+ we call this look of hers ‘the angry old lady face’. I kid you not, she makes this face when she’s unhappy about something. naturally, it’s one of our favorite things ever.
well, it’s been a long month I’ll say that much.
four weeks ago we had a massive set back. after adjusting her meds (which we have to do, because the high dose of drugs isn’t safe for her to be on long term), her drug levels fell below a ‘therapeutic level’. just the slightest tweak in meds sent us back to the ER vet. we had gone 6 weeks with no seizures whatsoever, and that feeling of success just slipped right out of our hands. it was day one all over again – massive cluster seizures, completely disorientated, plowing into furniture, mentally spaced out…PDE at its worst essentially.
I’m going to be blunt and tell you we almost put her down. being back in the ER vet was awful. the last thing I want to do is continuously put her through the torture of being in a tiny terrifying cage in emergency care. but the hardest part about the disease (other than it being terminal) is that she is emotionally there, and physically can still get around. you always think that the day you put your animal down is because they’re 10+ years old and suffering. not one year of age and seemingly okay when the medication is doing its job. with PDE the suffering isn’t entirely physical – it’s a slow decline with constant rotation of medication, side effects, and the aftermath of seizure activity.
after an overnight at the ER, we made the decision to bring her home. we figured at that point, there wasn’t anything they were doing that we couldn’t do ourselves. we were also turning to fate a bit. she was either going to make the turn around at home with the medication, or she would continue to seize and we would put her down. this disease is terminal, and we are forcing ourselves to think long term. it was a difficult moment for my husband and I, but we knew it was time to draw a line in the sand.
when we brought her home she struggled. she had lost virtually all of her vision, was physically weak, and completely drugged out. we ended up having to move all of our furniture, pad walls with pillows, and barricade off portions of the house until she could figure out where she was again. we had a strict regiment of drugs, and syringes other medication on hand in the case she starting having grand mals again.

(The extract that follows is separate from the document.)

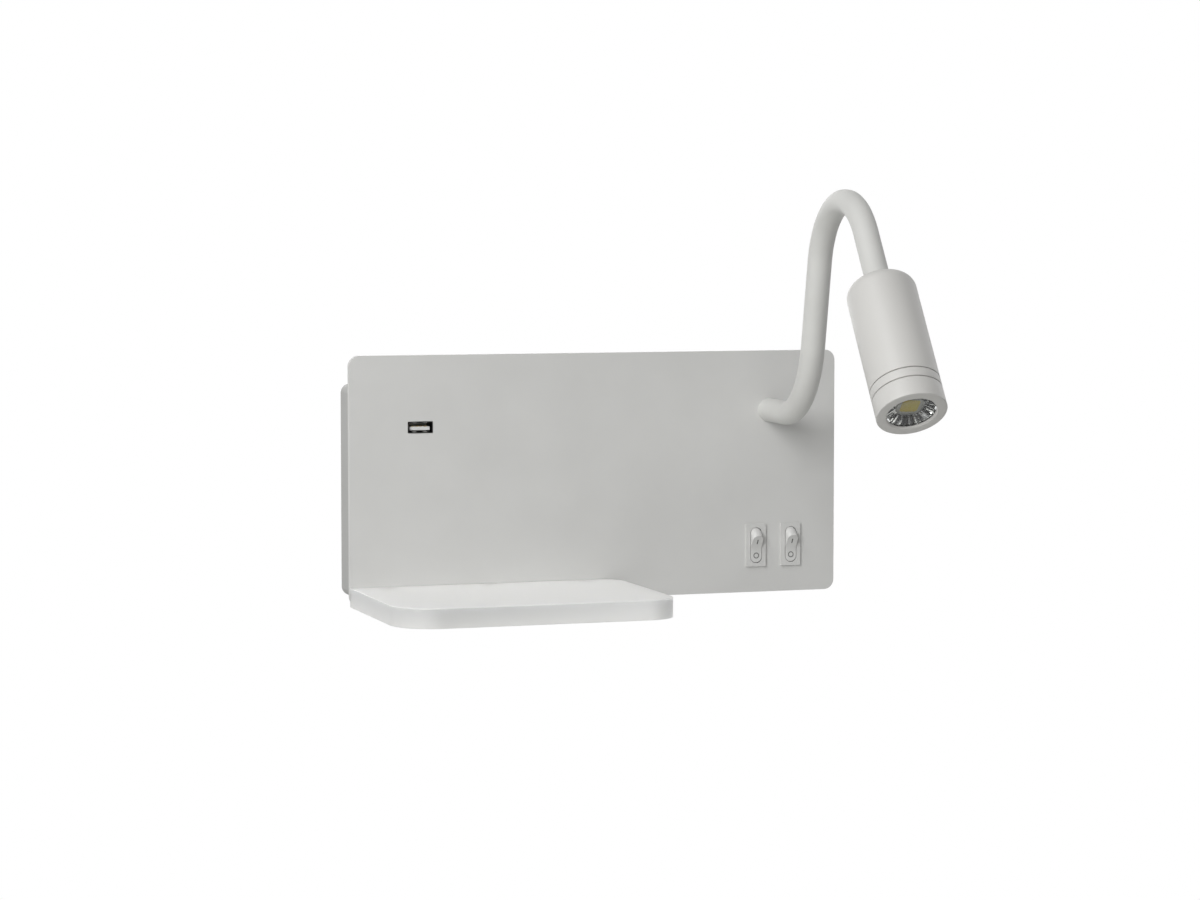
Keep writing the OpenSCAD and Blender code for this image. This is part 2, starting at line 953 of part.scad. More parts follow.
// Washer and nut that hold the arm behind the plate
module gland_washer() {
    color("silver")
        difference() {
            bar_y(arm_x, arm_z, plate_back, plate_back + washer_t, washer_r);
            bar_y(
                arm_x, arm_z, plate_back - cut, plate_back + washer_t + cut,
                shank_r + fit_gap
            );
        }
}
module gland_nut() {
    nut_y = plate_back + washer_t;
    color("goldenrod")
        difference() {
            hex_y(arm_x, arm_z, nut_y, nut_y + gland_nut_h, gland_nut_w);
            bar_y(arm_x, arm_z, nut_y - cut, nut_y + gland_nut_h + cut, shank_r + fit_gap);
        }
}

// One stretch of the flexible tube, from the pivot behind it to the pivot ahead
module arm_link(i) {
    p0 = pivots[i - 1];
    p1 = pivots[i];
    a = atan2(p1[1] - p0[1], p1[0] - p0[0]);
    l = norm(p1 - p0);
    color("gainsboro")
        at_arm(p0, a)
            difference() {
                union() {
                    translate([0, 0, rim]) cylinder(h = l - rim, r = tube_r);
                    translate([0, 0, l]) sphere(tube_r);
                }
                sphere(cup_r);
                cylinder(h = l + 2 * tube_r, r = bore_r);
                translate([0, 0, l]) bore_flare();
            }
}

// End fitting of the tube, screwed into the back of the head
module head_neck() {
    color("gainsboro")
        at_arm(pivots[link_count], -head_angle)
            difference() {
                union() {
                    translate([0, 0, rim]) cylinder(h = end_l - rim, r = tube_r);
                    translate([0, 0, rim]) cylinder(h = end_l - rim + neck_l, r = neck_r);
                }
                sphere(cup_r);
                cylinder(h = end_l + neck_l + cut, r = bore_r);
            }
}

// Nut on the end fitting, inside the head
module neck_nut() {
    color("goldenrod")
        at_head()
            translate([0, 0, head_back_t])
                difference() {
                    cylinder(h = neck_nut_h, r = neck_nut_w / sqrt(3), $fn = 6);
                    translate([0, 0, -cut])
                        cylinder(h = neck_nut_h + 2 * cut, r = neck_r + fit_gap);
                }
}

// Tube of the head with its rounded back
module head_body() {
    cavity_r = head_r - head_back_t + 2;
    color("gainsboro")
        at_head()
            difference() {
                rotate_extrude() {
                    square([head_or - head_r, body_l]);
                    translate([0, head_r]) square([head_or, body_l - head_r]);
                    translate([head_or - head_r, head_r])
                        intersection() {
                            circle(head_r);
                            translate([0, -head_r]) square(head_r);
                        }
                }
                translate([0, 0, -cut]) cylinder(h = head_l, r = neck_r + fit_gap);
                rotate_extrude() {
                    translate([0, head_back_t])
                        square([head_ir - cavity_r, head_l]);
                    translate([0, head_back_t + cavity_r]) square([head_ir, head_l]);
                    translate([head_ir - cavity_r, head_back_t + cavity_r])
                        intersection() {
                            circle(cavity_r);
                            translate([0, -cavity_r]) square(cavity_r);
                        }
                }
            }
}

// Narrow band between the two grooves, with the spigots that join body and bezel
module head_band() {
    color("gainsboro")
        at_head() {
            ring(band_z, bezel_z - groove, head_or, spigot_ir);
            ring(body_l - spigot_l, bezel_z + spigot_l, head_ir - fit_gap, spigot_ir);
            ring(body_l, bezel_z, spigot_or, spigot_ir);
        }
}

// Front ring that screws onto the band and holds the lens
module head_bezel() {
    color("gainsboro")
        at_head()
            difference() {
                translate([0, 0, bezel_z]) cylinder(h = head_bezel_l, r = head_or);
                translate([0, 0, bezel_z - cut])
                    cylinder(h = head_bezel_l - lip_t + cut, r = head_ir);
                translate([0, 0, bezel_z]) cylinder(h = head_l, r = aperture_d / 2);
                translate([0, 0, head_l - lip_bevel])
                    cylinder(
                        h = lip_bevel + 0.01,
                        r1 = aperture_d / 2,
                        r2 = aperture_d / 2 + lip_bevel
                    );
            }
}

// Solid clear lens: a flange behind the bezel's lip and a cone down to the light source
module head_lens() {
    color("lightblue")
        at_head()
            rotate_extrude()
                polygon([
                    [0, reflector_z],
                    [lens_cone_back_r, reflector_z],
                    [lens_cone_front_r, lens_z],
                    [lens_r, lens_z],
                    [lens_r, lens_z + lens_t],
                    [0, lens_z + lens_t]
                ]);
}

// Silicone ring behind the lens's flange
module lens_gasket() {
    color("black")
        at_head()
            ring(lens_z - gasket_t, lens_z, lens_r, reflector_front_r - 0.6);
}

// Polished cup about the lens's cone
module reflector() {
    depth = lens_z - gasket_t - reflector_z;
    color("silver")
        at_head()
            translate([0, 0, reflector_z])
                difference() {
                    union() {
                        cylinder(
                            h = depth,
                            r1 = reflector_back_r,
                            r2 = reflector_front_r
                        );
                        translate([0, 0, depth - 1])
                            cylinder(h = 1, r = lens_r);
                    }
                    translate([0, 0, -0.01])
                        cylinder(
                            h = depth + 0.02,
                            r1 = reflector_back_r - reflector_wall,
                            r2 = reflector_front_r - reflector_wall
                        );
                }
}

// Light source on its board
module cob_led() {
    color("yellow")
        at_head()
            translate([-cob[0] / 2, -cob[1] / 2, cob_z]) cube(cob);
}
module cob_board() {
    color("white")
        at_head()
            translate([0, 0, cob_z - cob_board_t])
                cylinder(h = cob_board_t, r = cob_board_r);
}

// Metal plug that takes the heat into the head, with a boss that carries the light source
module heat_sink() {
    color("silver")
        at_head() {
            ring(sink_z, sink_z + sink_l, sink_r, bore_r);
            ring(sink_z + sink_l - 1, sink_front, sink_boss_r, bore_r);
        }
}

// Flexible lead, swept along its points
module arm_lead() {
    n = len(lead_points);
    frames = chain_frames(lead_points, [0, 0, 1]);
    rings = [
        for (i = [0 : n - 1], k = [0 : lead_sides - 1])
            let (turn = k * 360 / lead_sides)
            lead_points[i] + lead_d / 2 * (cos(turn) * frames[i][0] + sin(turn) * frames[i][1])
    ];
    color("gray")
        polyhedron(
            points = rings,
            faces = concat(
                [[for (k = [0 : lead_sides - 1]) k]],
                [
                    for (i = [0 : n - 2], k = [0 : lead_sides - 1])
                        let (next = (k + 1) % lead_sides)
                        [
                            i * lead_sides + next,
                            i * lead_sides + k,
                            (i + 1) * lead_sides + k,
                            (i + 1) * lead_sides + next
                        ]
                ],
                [[for (k = [lead_sides - 1 : -1 : 0]) (n - 1) * lead_sides + k]]
            )
        );
}

back_plate();
cable_grommet();
terminal_block();
terminal_screws();
earth_screw();
rear_housing();
housing_screws();
front_plate();
plate_studs();
plate_nuts();
shelf();
shelf_inserts();
shelf_screws();
led_strip();
light_diffuser();
led_driver();
driver_screws();
usb_shell();
usb_tongue();
usb_contacts();
usb_board();
usb_carrier();
reading_switch_body();
reading_rocker();
backlight_switch_body();
backlight_rocker();
switch_terminals();
arm_root();
gland_washer();
gland_nut();
arm_lead();
head_neck();
neck_nut();
head_body();
head_band();
head_bezel();
head_lens();
lens_gasket();
reflector();
cob_led();
cob_board();
heat_sink();
for (i = [1 : link_count])
    arm_link(i);
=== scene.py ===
"""Looks of a wall lamp with a flexible reading arm, a frosted shelf, a socket and switches.

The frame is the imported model: the wall is the plane y = 0, the lamp stands out of it towards -Y,
+X is to the viewer's right and +Z is up. Lengths in the classes below are in millimetres.
"""

from __future__ import annotations

import logging
import math
import random
from collections.abc import Callable, Iterable, Sequence
from dataclasses import dataclass, field
from enum import Enum

import bmesh
import bpy
from mathutils import Matrix, Vector


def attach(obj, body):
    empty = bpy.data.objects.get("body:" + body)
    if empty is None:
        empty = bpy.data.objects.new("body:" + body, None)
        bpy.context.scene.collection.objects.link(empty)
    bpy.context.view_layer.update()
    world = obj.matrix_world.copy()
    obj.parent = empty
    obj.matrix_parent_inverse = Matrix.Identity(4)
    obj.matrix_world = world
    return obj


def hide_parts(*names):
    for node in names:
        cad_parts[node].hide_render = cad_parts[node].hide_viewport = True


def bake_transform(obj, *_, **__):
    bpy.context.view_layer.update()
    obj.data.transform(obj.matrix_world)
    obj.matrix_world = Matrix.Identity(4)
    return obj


MM = 0.001
LOG = logging.getLogger("wall_lamp")
Point2 = tuple[float, float]
Colour = tuple[float, float, float, float]

# Edges sharper than this stay sharp, or are softened
SHARP_DEG = 35.0
# CAD faces nearer to one plane than this become one before their edges are softened
FLAT_DEG = 0.5
# Points nearer than this are one, in metres
SAME_POINT = 1e-7
SAME_CAD_POINT = 1e-6
# Lengths below this count as none
NO_LENGTH = 1e-9
# Corners nearer to straight than this stay as they are, in radians
STRAIGHT = 1e-4
# A round corner takes at most this share of each side beside it
MOST_OF_SIDE = 0.48
# Most of a noise lies between these two values
PATTERN_LOW, PATTERN_HIGH = 0.3, 0.7

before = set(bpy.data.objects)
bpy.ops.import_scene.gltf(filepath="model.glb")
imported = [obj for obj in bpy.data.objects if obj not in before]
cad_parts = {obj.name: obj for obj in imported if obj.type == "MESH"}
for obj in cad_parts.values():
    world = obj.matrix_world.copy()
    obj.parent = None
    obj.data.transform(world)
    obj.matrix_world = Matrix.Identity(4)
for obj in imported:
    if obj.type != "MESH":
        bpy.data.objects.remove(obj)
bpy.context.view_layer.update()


def linear(hex_colour: str) -> Colour:
    """Turns an sRGB hex colour into linear values.

    Args:
        hex_colour: Colour such as "#C8C8C6".

    Returns:
        Linear red, green, blue and an alpha of 1.
    """
    parts = [int(hex_colour[i : i + 2], 16) / 255 for i in (1, 3, 5)]
    red, green, blue = (
        p / 12.92 if p <= 0.04045 else ((p + 0.055) / 1.055) ** 2.4 for p in parts
    )
    return (red, green, blue, 1.0)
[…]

I was happy she was home, but emotionally we were a wreck. watching her aimlessly pace around our house, not know who we were, totally confused, had us thinking the worst…
48 hours later (in true Lola fashion) – she was making a total turn around. 14 days later, she was back to the progress we had made the month prior. this past week however, we’ve had some ups and downs, with some spotted seizure activity. at this point we can’t forecast anything or try to assume patterns in her seizures or behavior. there are good days and bad days – we tackle them as needed.
that line is still drawn in the sand for my husband and I. because of her diagnosis, we know she won’t live a full life. at this point, we want to make what short life she does have, as quality as possible. long story short – no more trips to the emergency vet. we will continue to see her neurologist as usual, and attempt to treat with medication – but the next major ‘blip’ or set back she has, we know what we have to do…
it’s difficult and terribly frustrating. there are days where I want to just pull my hair out because of the amount of work we put into caring for her (our life and schedules completely revolve around this pug). other days I’m straight up pissed because I see someone with a dog and jealous rage takes over thinking – “that dog owner will get a full life with their companion, and we won’t“. then there are days where I can’t help but fight back the fucking tears, because Lola is just the absolutely sweetest and I hate that one day I’ll be making a heartbreaking decision to let her go.
later today we have a big follow up appointment with the neurologist, the first since her major set back. only time will tell at this point, so I’m hoping for more good days than bad.